• Your objective: In the listing below, find the line that contains "Write part 2 of" and the line that contains "knob_centre = (0, knob_y, FRAME_TOP". Quote both and every line between them, exactly, and nothing more.

• Supplied material:
** BEGIN **
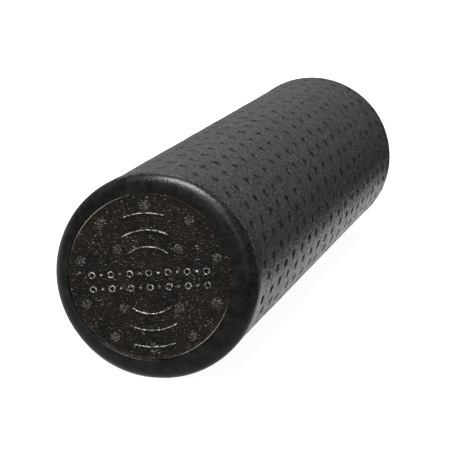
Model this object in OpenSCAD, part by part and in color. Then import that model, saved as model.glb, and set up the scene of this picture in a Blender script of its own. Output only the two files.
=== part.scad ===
** END **
** BEGIN **
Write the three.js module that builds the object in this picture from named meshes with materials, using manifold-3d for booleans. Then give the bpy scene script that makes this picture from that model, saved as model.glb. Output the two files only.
** END **
** BEGIN **
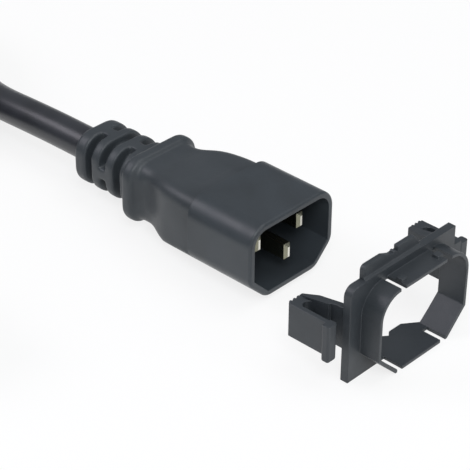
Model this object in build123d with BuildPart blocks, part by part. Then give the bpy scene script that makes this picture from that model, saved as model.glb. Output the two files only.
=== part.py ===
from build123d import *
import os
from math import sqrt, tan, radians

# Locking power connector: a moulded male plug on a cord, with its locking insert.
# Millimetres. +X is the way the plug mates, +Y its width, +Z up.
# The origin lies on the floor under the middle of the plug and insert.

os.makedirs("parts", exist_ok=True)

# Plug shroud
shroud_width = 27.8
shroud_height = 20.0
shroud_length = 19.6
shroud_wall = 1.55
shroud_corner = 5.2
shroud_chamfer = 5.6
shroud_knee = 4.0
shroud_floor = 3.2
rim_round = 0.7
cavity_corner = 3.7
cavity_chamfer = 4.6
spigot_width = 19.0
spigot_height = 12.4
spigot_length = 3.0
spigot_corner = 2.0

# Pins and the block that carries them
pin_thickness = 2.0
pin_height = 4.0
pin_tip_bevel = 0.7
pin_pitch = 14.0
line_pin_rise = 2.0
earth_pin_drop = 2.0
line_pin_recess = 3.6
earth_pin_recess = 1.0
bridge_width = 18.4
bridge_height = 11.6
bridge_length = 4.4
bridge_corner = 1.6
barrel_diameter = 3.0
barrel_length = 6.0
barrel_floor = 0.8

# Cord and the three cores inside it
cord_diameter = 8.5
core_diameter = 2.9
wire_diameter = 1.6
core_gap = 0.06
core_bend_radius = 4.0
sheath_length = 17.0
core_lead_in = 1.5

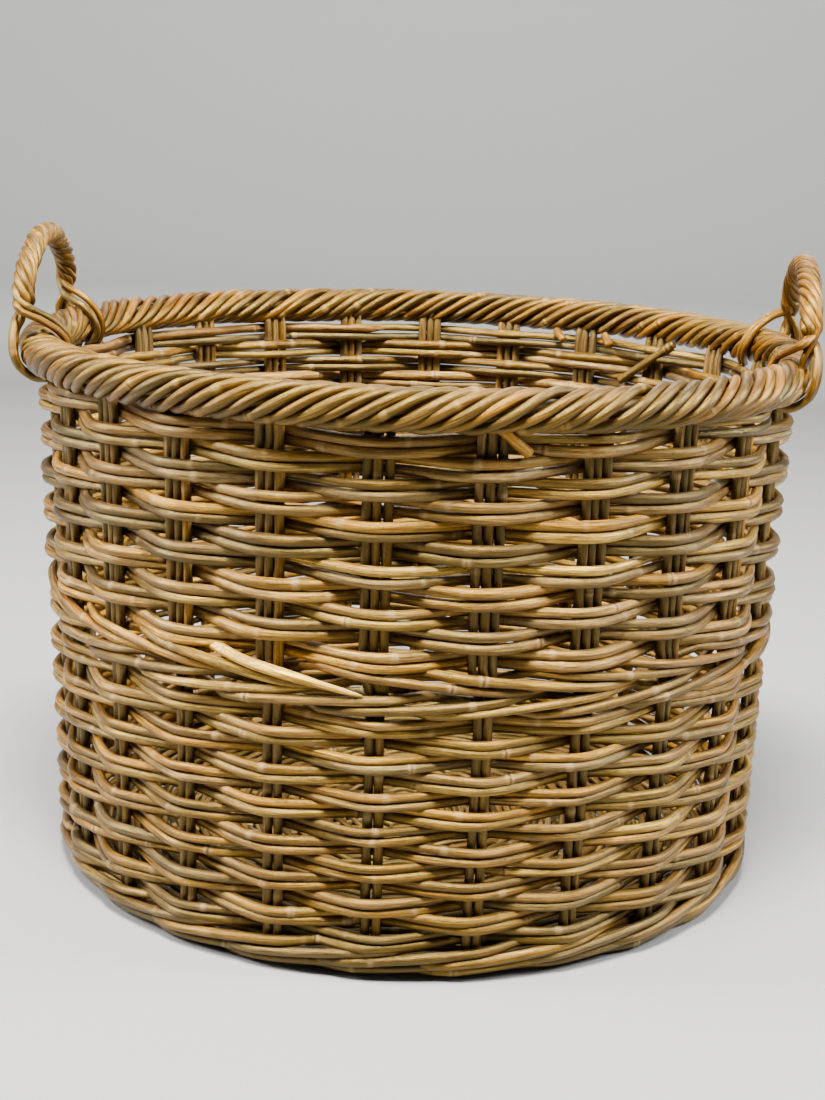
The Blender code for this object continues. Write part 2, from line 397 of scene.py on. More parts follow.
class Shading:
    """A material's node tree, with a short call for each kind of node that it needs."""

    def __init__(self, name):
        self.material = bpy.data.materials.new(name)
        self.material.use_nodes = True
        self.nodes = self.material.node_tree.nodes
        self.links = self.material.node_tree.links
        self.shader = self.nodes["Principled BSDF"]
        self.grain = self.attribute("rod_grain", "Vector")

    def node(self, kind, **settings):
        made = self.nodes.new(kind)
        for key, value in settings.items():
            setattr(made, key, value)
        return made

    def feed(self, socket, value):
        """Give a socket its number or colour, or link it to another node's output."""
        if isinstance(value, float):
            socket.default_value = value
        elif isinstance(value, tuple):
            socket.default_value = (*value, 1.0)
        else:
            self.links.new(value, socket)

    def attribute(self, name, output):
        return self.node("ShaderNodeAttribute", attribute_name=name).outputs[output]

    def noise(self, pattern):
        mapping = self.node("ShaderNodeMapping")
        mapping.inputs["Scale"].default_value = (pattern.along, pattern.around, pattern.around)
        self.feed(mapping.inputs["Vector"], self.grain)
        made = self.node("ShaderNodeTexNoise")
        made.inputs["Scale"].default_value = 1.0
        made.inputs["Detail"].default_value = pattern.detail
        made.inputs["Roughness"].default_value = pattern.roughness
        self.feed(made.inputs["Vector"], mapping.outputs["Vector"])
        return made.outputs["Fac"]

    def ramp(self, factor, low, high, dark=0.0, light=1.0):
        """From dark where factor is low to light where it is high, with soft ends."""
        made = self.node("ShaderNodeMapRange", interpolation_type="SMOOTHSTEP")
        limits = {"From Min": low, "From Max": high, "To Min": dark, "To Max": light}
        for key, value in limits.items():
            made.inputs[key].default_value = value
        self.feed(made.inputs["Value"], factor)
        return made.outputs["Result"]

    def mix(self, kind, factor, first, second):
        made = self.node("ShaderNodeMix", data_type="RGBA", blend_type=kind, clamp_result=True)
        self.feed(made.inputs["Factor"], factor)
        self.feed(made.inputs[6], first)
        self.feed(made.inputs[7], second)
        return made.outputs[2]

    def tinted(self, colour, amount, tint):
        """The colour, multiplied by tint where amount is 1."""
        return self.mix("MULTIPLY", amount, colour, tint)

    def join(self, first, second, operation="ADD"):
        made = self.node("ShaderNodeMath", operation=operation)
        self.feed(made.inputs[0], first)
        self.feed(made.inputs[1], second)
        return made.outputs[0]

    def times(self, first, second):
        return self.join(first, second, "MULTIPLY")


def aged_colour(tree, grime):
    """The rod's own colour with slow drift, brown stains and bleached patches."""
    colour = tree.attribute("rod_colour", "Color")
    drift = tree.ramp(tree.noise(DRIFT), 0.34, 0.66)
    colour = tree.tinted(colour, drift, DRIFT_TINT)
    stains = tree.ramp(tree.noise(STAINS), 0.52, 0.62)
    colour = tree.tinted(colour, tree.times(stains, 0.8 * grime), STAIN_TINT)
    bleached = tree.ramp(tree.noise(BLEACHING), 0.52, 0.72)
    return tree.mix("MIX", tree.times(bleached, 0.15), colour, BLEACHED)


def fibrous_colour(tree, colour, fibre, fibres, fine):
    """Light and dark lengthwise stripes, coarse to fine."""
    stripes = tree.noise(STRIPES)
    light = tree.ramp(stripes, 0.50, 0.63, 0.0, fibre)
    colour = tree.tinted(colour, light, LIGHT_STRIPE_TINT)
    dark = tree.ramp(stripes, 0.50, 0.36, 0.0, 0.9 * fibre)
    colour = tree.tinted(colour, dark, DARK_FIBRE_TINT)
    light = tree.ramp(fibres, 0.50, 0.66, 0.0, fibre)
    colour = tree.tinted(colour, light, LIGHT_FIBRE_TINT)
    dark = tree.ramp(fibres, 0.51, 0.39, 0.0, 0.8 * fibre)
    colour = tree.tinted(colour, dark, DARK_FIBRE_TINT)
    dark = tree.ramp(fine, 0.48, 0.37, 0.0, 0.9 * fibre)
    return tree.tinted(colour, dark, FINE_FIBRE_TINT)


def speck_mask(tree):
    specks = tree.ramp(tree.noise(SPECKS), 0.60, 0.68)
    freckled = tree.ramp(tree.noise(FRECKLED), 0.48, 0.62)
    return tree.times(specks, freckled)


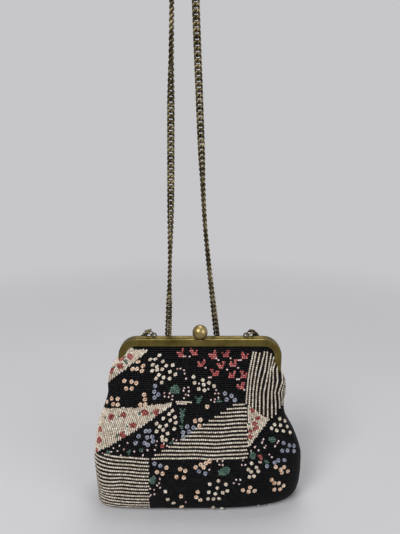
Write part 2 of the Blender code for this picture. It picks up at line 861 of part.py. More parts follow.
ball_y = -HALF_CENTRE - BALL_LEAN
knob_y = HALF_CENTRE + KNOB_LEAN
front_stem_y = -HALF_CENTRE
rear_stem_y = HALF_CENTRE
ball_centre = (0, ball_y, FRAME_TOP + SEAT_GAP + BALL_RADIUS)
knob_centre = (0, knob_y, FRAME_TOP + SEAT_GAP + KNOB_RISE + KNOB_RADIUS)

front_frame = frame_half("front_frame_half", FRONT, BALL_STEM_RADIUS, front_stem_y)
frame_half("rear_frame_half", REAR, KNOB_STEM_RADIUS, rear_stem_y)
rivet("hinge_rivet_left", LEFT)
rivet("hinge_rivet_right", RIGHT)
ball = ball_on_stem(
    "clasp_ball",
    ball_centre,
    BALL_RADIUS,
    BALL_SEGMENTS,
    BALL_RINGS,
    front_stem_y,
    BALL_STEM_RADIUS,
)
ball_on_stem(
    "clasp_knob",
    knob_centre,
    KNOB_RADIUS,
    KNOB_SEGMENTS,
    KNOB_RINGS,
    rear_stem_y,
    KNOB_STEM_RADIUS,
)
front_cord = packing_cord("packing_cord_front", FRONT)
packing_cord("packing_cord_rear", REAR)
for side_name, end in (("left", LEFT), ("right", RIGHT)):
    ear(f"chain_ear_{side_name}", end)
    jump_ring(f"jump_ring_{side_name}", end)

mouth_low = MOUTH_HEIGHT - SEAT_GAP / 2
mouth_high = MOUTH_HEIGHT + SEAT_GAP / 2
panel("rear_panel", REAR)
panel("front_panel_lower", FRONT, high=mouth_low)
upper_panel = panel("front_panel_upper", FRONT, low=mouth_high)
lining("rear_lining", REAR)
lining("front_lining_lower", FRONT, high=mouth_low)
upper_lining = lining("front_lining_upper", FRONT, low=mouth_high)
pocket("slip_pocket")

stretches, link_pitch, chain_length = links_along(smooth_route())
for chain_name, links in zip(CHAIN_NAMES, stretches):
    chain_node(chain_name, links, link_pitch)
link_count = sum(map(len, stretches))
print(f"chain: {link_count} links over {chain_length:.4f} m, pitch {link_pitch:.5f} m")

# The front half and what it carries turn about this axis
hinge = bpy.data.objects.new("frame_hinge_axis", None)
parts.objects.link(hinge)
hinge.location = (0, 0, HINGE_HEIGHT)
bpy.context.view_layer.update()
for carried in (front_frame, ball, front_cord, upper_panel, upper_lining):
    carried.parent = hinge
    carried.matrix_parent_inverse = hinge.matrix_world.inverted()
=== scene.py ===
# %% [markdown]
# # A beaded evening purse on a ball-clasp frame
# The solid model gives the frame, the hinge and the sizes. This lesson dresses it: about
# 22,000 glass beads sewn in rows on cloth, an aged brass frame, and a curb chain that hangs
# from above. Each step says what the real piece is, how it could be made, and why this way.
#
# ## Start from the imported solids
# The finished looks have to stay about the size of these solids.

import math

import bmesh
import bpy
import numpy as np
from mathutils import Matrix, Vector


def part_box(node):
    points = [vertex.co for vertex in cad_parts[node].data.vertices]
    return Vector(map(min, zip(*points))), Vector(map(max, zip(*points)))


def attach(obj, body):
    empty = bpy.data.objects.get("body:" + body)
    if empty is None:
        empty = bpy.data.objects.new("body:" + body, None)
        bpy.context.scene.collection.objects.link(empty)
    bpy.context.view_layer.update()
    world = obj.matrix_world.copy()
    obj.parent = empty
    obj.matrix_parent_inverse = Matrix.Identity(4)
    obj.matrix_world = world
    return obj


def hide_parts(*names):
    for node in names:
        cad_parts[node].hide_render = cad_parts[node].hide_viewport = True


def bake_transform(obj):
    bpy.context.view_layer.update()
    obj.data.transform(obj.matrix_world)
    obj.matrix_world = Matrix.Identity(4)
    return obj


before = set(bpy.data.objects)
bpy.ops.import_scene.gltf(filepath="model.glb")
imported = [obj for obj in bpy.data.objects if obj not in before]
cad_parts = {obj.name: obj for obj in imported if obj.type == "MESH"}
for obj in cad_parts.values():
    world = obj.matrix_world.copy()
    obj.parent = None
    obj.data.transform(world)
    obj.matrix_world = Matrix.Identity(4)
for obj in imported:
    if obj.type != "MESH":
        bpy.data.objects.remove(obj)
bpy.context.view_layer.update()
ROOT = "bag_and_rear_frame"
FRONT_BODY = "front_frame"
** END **
• Response to the task:
Write part 2 of the Blender code for this picture. It picks up at line 861 of part.py. More parts follow.
ball_y = -HALF_CENTRE - BALL_LEAN
knob_y = HALF_CENTRE + KNOB_LEAN
front_stem_y = -HALF_CENTRE
rear_stem_y = HALF_CENTRE
ball_centre = (0, ball_y, FRAME_TOP + SEAT_GAP + BALL_RADIUS)
knob_centre = (0, knob_y, FRAME_TOP + SEAT_GAP + KNOB_RISE + KNOB_RADIUS)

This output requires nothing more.